__GOAL__:
Extract, without alteration, each line from the start of the listing to the line bearing "baluster_spacing = 224.5; // [155:0.5:228]".

__DATA SEGMENT__:

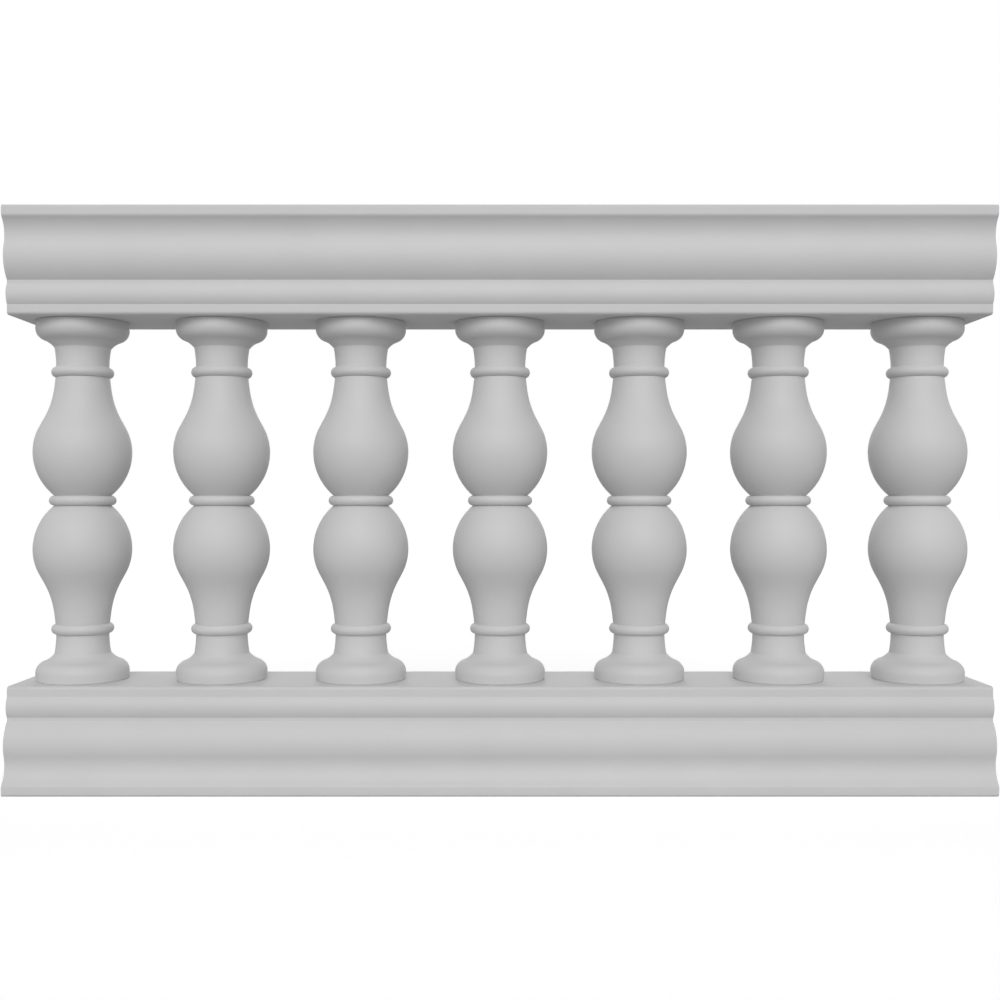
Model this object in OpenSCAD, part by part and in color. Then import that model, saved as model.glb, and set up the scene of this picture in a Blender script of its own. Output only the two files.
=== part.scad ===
// Fiberglass balustrade panel: turned balusters stand between a bottom rail and a top rail. Both rails
// are the same hollow moulding, the top one turned over. A steel pipe runs up the middle of each
// baluster and a little way into both rails, and ties the panel together.
// X runs along the panel, Y across it and Z up. The panel stands on z = 0, centred on x = 0 and y = 0.

/* [Panel] */
// Length of both rails
panel_length = 1524; // [1500:1:2400]
// Distance from one baluster's centre to the next
baluster_spacing = 224.5; // [155:0.5:228]

/* [Rails] */
// Height of a rail, from its inner face to its outer face
rail_height = 165; // [162:1:200]
// Width of the flat seat that the balusters stand on
rail_seat_width = 164; // [160:1:168]
// Width over the outer lips
rail_lip_width = 220; // [216:1:224]

/* [Balusters] */
// Height of a baluster between the rails
baluster_height = 575; // [565:1:700]
// Radius of the belly at its fullest
belly_radius = 76.4; // [72:0.1:92]
// Largest radius of the round cap at each end
cap_radius = 72.4; // [68:0.1:82]
// Radius of the neck where it leaves its bead
neck_radius = 40.7; // [34:0.1:42]

/* [Shells and pipes] */
// Wall thickness of the fiberglass
wall = 5; // [3:0.5:6]
// Outside diameter of a pipe
pipe_diameter = 45.5; // [30:0.1:56]
// Wall thickness of a pipe
pipe_wall = 3; // [2:0.1:5]
// How far a pipe reaches into each rail
pipe_reach = 57; // [20:1:100]
// Gap all round a pipe where it passes through the fiberglass
pipe_clearance = 0.3; // [0.1:0.1:0.9]

/* [Hidden] */
BALUSTERS = 7;
top_rail_z = rail_height + baluster_height;
pipe_bore = pipe_diameter / 2 + pipe_clearance;
fiberglass = [0.82, 0.82, 0.815];
steel = [0.62, 0.63, 0.64];

// The rail section is measured out from the rail's middle (y) and away from its seat (u).
// From the seat outwards: a fascia with a shallow bead, a fat ogee, a hollow and the lip.
fascia_y = rail_seat_width / 2 + 5;
seat_arris = 5;
bead_u = [16, 48];
bead_rise = 5.3;
bead_radius = pow(bead_u[1] - bead_u[0], 2) / (8 * bead_rise) + bead_rise / 2;
bead_centre = [fascia_y + bead_rise - bead_radius, (bead_u[0] + bead_u[1]) / 2];
ogee_u = 90;
ogee_y = fascia_y + 15.4;
ogee_radius = [51, 48];
hollow_u = 120;
hollow_radius = 38;
lip_y = rail_lip_width / 2;
lip_radius = 6.4;
outer_arris = 4;
// The hollow runs on from the ogee and turns out into the small round below the lip's flat edge
ogee_angle = asin((hollow_u - ogee_u) / (ogee_radius[1] + hollow_radius));
hollow_y = ogee_y - ogee_radius[1] + (ogee_radius[1] + hollow_radius) * cos(ogee_angle);
lip_angle = acos((hollow_y - lip_y + lip_radius) / (hollow_radius + lip_radius));
lip_u = hollow_u + (hollow_radius + lip_radius) * sin(lip_angle);

// The baluster's profile is measured out from its axis (r) and up from its mid-height (a).
// From the middle up: a half-round bead, the belly, a straight shoulder, a long cove and throat,
// the neck bead, the flaring neck, a cavetto and the cap's quarter-round.
half_height = baluster_height / 2;
middle_bead_radius = 7.9;
middle_bead_r = belly_radius - 32.4;
belly_a = 78;
belly_round = [92, 85];
shoulder_angle = 28;
shoulder_length = 15.5;
cove_radius = 138;
cove_angle = 9;
throat_radius = 400;
neck_bead_a = half_height - 81.5;
neck_bead_radius = 8.5;
neck_bead_r = neck_radius - 0.9;
flare_radius = 170;
cavetto_a = half_height - 42.2;
cavetto_turn = 26;
cap_a = half_height - 12.2;
cap_round = 19;
cap_round_angle = -77;
cap_taper = 1;
cap_arris = 1.5;

// The points of an arc from angle a0 to angle a1
function arc(centre, radius, a0, a1, steps) =
    [for (i = [0:steps])
        let (a = a0 + (a1 - a0) * i / steps)
        centre + radius * [cos(a), sin(a)]];

// The same points without those that repeat the one before
function distinct(points) =
    [for (i = [0:len(points) - 1])
        if (i == 0 || norm(points[i] - points[max(i - 1, 0)]) > 0.02) points[i]];

function reversed(points) = [for (i = [len(points) - 1:-1:0]) points[i]];

// One side of the rail section as [y, u], a distance t under its outer skin
function rail_side(t) =
    let (
        bead_half = acos((fascia_y - t - bead_centre[0]) / (bead_radius - t)),
        ogee_half = acos((fascia_y - t - ogee_y + ogee_radius[0]) / (ogee_radius[0] - t)),
        seat_round = max(seat_arris - t, 1),
        outer_round = max(outer_arris - t, 1)
    )
    distinct(concat(
        arc([fascia_y - t - seat_round, t + seat_round], seat_round, -90, 0, 3),
        arc(bead_centre, bead_radius - t, -bead_half, bead_half, 8),
        arc([ogee_y - ogee_radius[0], ogee_u], ogee_radius[0] - t, -ogee_half, 0, 8),
        arc([ogee_y - ogee_radius[1], ogee_u], ogee_radius[1] - t, 0, ogee_angle, 3),
        arc([hollow_y, hollow_u], hollow_radius + t, 180 + ogee_angle, 180 - lip_angle, 9),
        arc([lip_y - lip_radius, lip_u], lip_radius - t, -lip_angle, 0, 3),
        arc([lip_y - t - outer_round, rail_height - t - outer_round], outer_round, 0, 90, 3)
    ));

module rail_section(t) {
    side = rail_side(t);
    polygon(concat(side, [for (p = reversed(side)) [-p[0], p[1]]]));
}

// A rail lying along X with its seat at z = 0 and its outer face above
module rail() {
    difference() {
        rotate([90, 0, 90])
            linear_extrude(panel_length, center = true)
                difference() {
                    rail_section(0);
                    rail_section(wall);
                }
        for (i = [1:BALUSTERS])
            translate([baluster_x(i), 0, -1])
                cylinder(h = wall + 2, r = pipe_bore, $fn = 72);
    }
}

// The long curves of half a baluster as [r, a], a distance t under its skin, from radius start_r
// near mid-height to the underside of the neck bead
function belly_to_throat(t, start_r) =
    let (
        lower = [belly_radius - belly_round[0], belly_a],
        upper = [belly_radius - belly_round[1], belly_a],
        start_angle = -acos((start_r - lower[0]) / (belly_round[0] - t)),
        along = [-sin(shoulder_angle), cos(shoulder_angle)],
        out = [cos(shoulder_angle), sin(shoulder_angle)],
        cove = upper + (belly_round[1] + cove_radius) * out + shoulder_length * along,
        throat = cove + (throat_radius - cove_radius) * [cos(cove_angle), sin(cove_angle)],
        end_a = neck_bead_a - neck_bead_radius,
        end_angle = asin((throat[1] - end_a) / (throat_radius + t))
    )
    concat(
        arc(lower, belly_round[0] - t, start_angle, 0, 8),
        arc(upper, belly_round[1] - t, 0, shoulder_angle, 5),
        arc(cove, cove_radius + t, 180 + shoulder_angle, 180 + cove_angle, 5),
        arc(throat, throat_radius + t, 180 + cove_angle, 180 + end_angle, 2)
    );

// The neck as [r, a], a distance t under the skin, and the cavetto from it to the cap's round
function neck_to_cap(t) =
    let (
        flare_a = neck_bead_a + neck_bead_radius,
        flare_angle = asin((cavetto_a - flare_a) / flare_radius),
        flare = [neck_radius + flare_radius, flare_a],
        foot = [neck_radius + flare_radius * (1 - cos(flare_angle)), cavetto_a],
        head = [cap_radius - cap_round, cap_a]
            + cap_round * [cos(cap_round_angle), sin(cap_round_angle)],
        chord = head - foot,
        first = atan2(chord[0], chord[1]) - cavetto_turn / 2,
        cavetto_radius = norm(chord) / (2 * sin(cavetto_turn / 2)),
        cavetto = foot + cavetto_radius * [cos(first), -sin(first)]
    )
    concat(
        arc(flare, flare_radius + t, 180, 180 - flare_angle, 3),
        arc(cavetto, cavetto_radius + t, 180 - first, 180 - first - cavetto_turn, 4)
    );

// Upper half of the outer profile, from mid-height to the top face
function baluster_outside() =
    concat(
        arc([middle_bead_r, 0], middle_bead_radius, 0, 90, 6),
        belly_to_throat(0, middle_bead_r),
        arc([neck_bead_r, neck_bead_a], neck_bead_radius, -80, 80, 10),
        neck_to_cap(0),
        arc([cap_radius - cap_round, cap_a], cap_round, cap_round_angle, 0, 7),
        [[cap_radius - cap_taper, half_height - cap_arris]],
        [[cap_radius - cap_taper - cap_arris, half_height]]
    );

// Upper half of the inner profile, from mid-height to the underside of the end plate
function baluster_inside() =
    concat(
        [[middle_bead_r - wall, 0]],
        belly_to_throat(wall, middle_bead_r - wall),
        neck_to_cap(wall),
        arc([cap_radius - cap_round, cap_a], cap_round - wall, cap_round_angle, 0, 5),
        [[cap_radius - wall - cap_taper, half_height - wall]]
    );

// A half profile with its mirror image below mid-height, from the bottom up
function both_halves(half) =
    distinct(concat([for (p = reversed(half)) [p[0], -p[1]]], half));

// A hollow baluster with closed ends that are bored for the pipe, standing on z = 0
module baluster() {
    translate([0, 0, half_height])
        rotate_extrude($fn = 96)
            polygon(concat(
                [[pipe_bore, -half_height]],
                both_halves(baluster_outside()),
                [[pipe_bore, half_height], [pipe_bore, half_height - wall]],
                reversed(both_halves(baluster_inside())),
                [[pipe_bore, wall - half_height]]
            ));
}

// A pipe standing with its lower end at z = 0
module pipe() {
    pipe_length = baluster_height + 2 * pipe_reach;
    difference() {
        cylinder(h = pipe_length, d = pipe_diameter, $fn = 72);
        translate([0, 0, -1])
            cylinder(h = pipe_length + 2, d = pipe_diameter - 2 * pipe_wall, $fn = 72);
    }
}

function baluster_x(i) = (i - (BALUSTERS + 1) / 2) * baluster_spacing;

module bottom_rail() {
    color(fiberglass) translate([0, 0, rail_height]) mirror([0, 0, 1]) rail();
}

module top_rail() {
    color(fiberglass) translate([0, 0, top_rail_z]) rail();
}

module placed_baluster(i) {
    color(fiberglass) translate([baluster_x(i), 0, rail_height]) baluster();
}

module placed_pipe(i) {
    color(steel) translate([baluster_x(i), 0, rail_height - pipe_reach]) pipe();
}

bottom_rail();
top_rail();
for (i = [1:BALUSTERS]) {
    placed_baluster(i);
    placed_pipe(i);
}
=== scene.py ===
"""A fiberglass balustrade panel: two hollow moulded rails with a row of turned balusters between them,
each threaded on a steel pipe. Metres, X along the panel, Z up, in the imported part's own frame."""

import math

import bmesh
import bpy
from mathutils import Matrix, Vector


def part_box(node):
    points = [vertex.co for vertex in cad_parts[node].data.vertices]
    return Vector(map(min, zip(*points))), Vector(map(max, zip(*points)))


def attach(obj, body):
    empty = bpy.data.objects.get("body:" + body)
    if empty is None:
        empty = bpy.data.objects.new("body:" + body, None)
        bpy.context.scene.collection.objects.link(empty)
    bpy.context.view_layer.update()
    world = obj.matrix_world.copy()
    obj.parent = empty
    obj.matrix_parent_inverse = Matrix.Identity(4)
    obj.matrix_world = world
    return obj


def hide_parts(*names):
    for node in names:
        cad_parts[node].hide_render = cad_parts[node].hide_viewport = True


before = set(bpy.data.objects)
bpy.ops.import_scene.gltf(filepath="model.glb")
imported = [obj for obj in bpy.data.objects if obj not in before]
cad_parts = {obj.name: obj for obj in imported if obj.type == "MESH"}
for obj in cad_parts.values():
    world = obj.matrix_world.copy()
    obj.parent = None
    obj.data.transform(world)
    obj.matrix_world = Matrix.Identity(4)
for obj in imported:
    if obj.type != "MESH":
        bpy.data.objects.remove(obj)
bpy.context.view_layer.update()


# --- Rails -------------------------------------------------------------------------------------
# The bottom and top rail are one hollow fiberglass moulding about 5 mm thick, laid up in an open mould,
# trimmed square at both ends and sprayed with matte grey-white primer. The top rail is the same moulding
# turned over. Each has a row of holes in its seat that the pipes pass through.

MM = 0.001
rail_low, rail_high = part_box("bottom_rail")
seat_z = {"bottom_rail": rail_high.z, "top_rail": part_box("top_rail")[0].z}
rail_length = (rail_high.x - rail_low.x) / MM
rail_height = (rail_high.z - rail_low.z) / MM
lip_y = rail_high.y / MM
first_low, first_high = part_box("baluster_1")
baluster_count = sum(name.startswith("baluster_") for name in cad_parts)
first_x = (first_low.x + first_high.x) / 2
spacing = (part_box("baluster_2")[0] - first_low).x
pipe_low, pipe_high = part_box("pipe_1")
pipe_radius = (pipe_high.x - pipe_low.x) / 2 / MM
pipe_clearance = 0.3
wall = 5.0

seat_half = 82.0
seat_arris = 5.0
fascia_y = seat_half + 5.0
bead_u = (16.0, 48.0)
bead_rise = 5.3
ogee_u, ogee_y = 90.0, fascia_y + 15.4
ogee_radius = (51.0, 48.0)
hollow_u, hollow_radius = 120.0, 38.0
lip_radius = 6.4
outer_arris = 4.0
cut_edge = 0.8
smallest_round = 0.6
crease_angle = 24.0
bore_segments = 96
drill_depth = 4 * wall
# An arc starts this many degrees past the end of the one before it, so that no point repeats
arc_gap, lip_gap = 1.0, 4.0


def arc(centre, radius, start, end, steps):
    """Points along an arc, from one angle to another in degrees."""
    angles = [math.radians(start + (end - start) * i / steps) for i in range(steps + 1)]
    return [(centre[0] + radius * math.cos(a), centre[1] + radius * math.sin(a)) for a in angles]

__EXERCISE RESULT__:
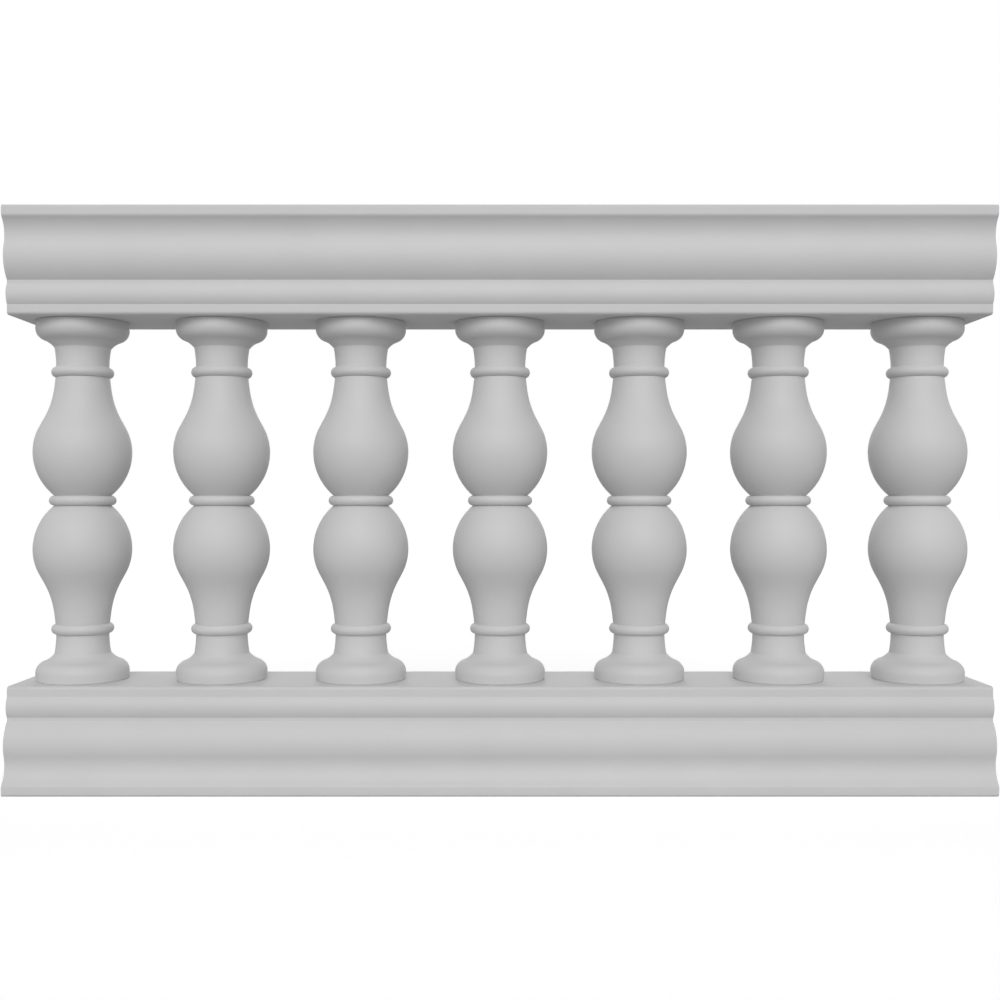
Model this object in OpenSCAD, part by part and in color. Then import that model, saved as model.glb, and set up the scene of this picture in a Blender script of its own. Output only the two files.
=== part.scad ===
// Fiberglass balustrade panel: turned balusters stand between a bottom rail and a top rail. Both rails
// are the same hollow moulding, the top one turned over. A steel pipe runs up the middle of each
// baluster and a little way into both rails, and ties the panel together.
// X runs along the panel, Y across it and Z up. The panel stands on z = 0, centred on x = 0 and y = 0.

/* [Panel] */
// Length of both rails
panel_length = 1524; // [1500:1:2400]
// Distance from one baluster's centre to the next
baluster_spacing = 224.5; // [155:0.5:228]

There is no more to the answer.